Vgl. OVG NRW, Beschluss vom 5.11.2007 - 7 B 1339/07 -.

Im Übrigen führt der Hinweis auch in der Sache nicht weiter, unabhängig davon, dass die Klägerin nicht einmal ausführt, welche Formulierungen welcher Verwaltungsvorschriften ihren Rechtsstandpunkt stützen könnten. Denn das Ministerium für Bauen und Verkehr des Landes Nordrhein-Westfalen vertritt in seinen Hinweisen zu §§ 6 und 73 BauO NRW (Stand 1.2.2008, Ziffer 10.2) lediglich die Auffassung, dass Metallgittermasten mit einer Basisabmessung von nicht mehr als 1,5 m x 1,5 m "in der Regel" keine gebäudegleiche Wirkung zukomme und dass insbesondere die Höhe und in der Höhe angebrachte Antennen maßgeblichen Einfluss auf das Erscheinungsbild der baulichen Anlage ausübten; die oben angeführte Entscheidung vom 5.11.2007 (Betonmast mit Basisdurchmesser von weniger als 1 m) wird als Beispiel für eine gebäudegleiche Wirkung ausdrücklich angeführt. Auch auf der Grundlage dieser Hinweise ist daher die Wertung, dass dem streitgegenständlichen Mast gebäudegleiche Wirkung zukomme, begründet. Denn er unterschreitet zwar das Basismaß, überschreitet dieses Maß jedoch an der Spitze und wirkt - wie ausgeführt - wegen der in die Konstruktion eingebauten technischen Vorrichtungen nicht mehr so transparent, dass sich ein anderes Ergebnis rechtfertigen ließe. Auf die Frage, ob die in den Auslegungshinweisen zum Ausdruck gebrachte Vermutung, ein Metallgittermast mit einer Kantenlänge von weniger als 1,5 m besitze keine gebäudegleichen Wirkungen, überhaupt zutrifft, kommt es daher nicht an.
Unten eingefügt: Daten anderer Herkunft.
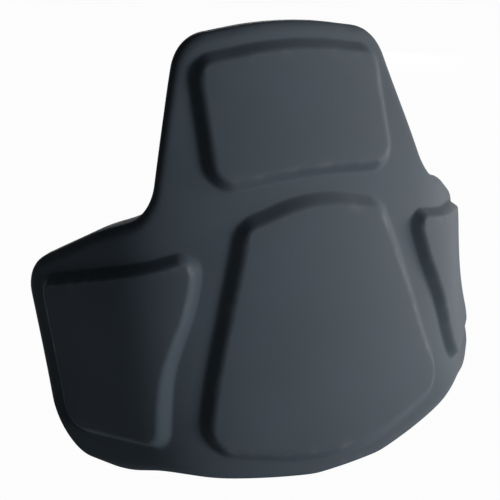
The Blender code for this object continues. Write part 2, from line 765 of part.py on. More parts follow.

Der Verstoß gegen § 6 BauO NRW lässt sich durch die Zulassung einer Abweichung nicht beheben. § 73 Abs. 1 BauO NRW lässt eine Abweichung von § 6 BauO NRW regelmäßig nur bei einer grundstücksbezogenen Atypik zu.

Vgl. OVG NRW, Beschlüsse vom 2.3.2007 - 10 B 275/07 -, BauR 2007, 1027, und vom 5.3. 2007 - 10 B 274/07 -, BauR 2007, 1031.

Eine atypische Grundstückssituation oder sonstige vom Normalfall abweichende Umstände sind hier nicht ersichtlich. Die Gründe des Allgemeinwohls, die die Klägerin für ihr Vorhaben geltend macht, rechtfertigen die Aufgabe des in § 6 BauO NRW verankerten Systems von Abstandflächen nicht.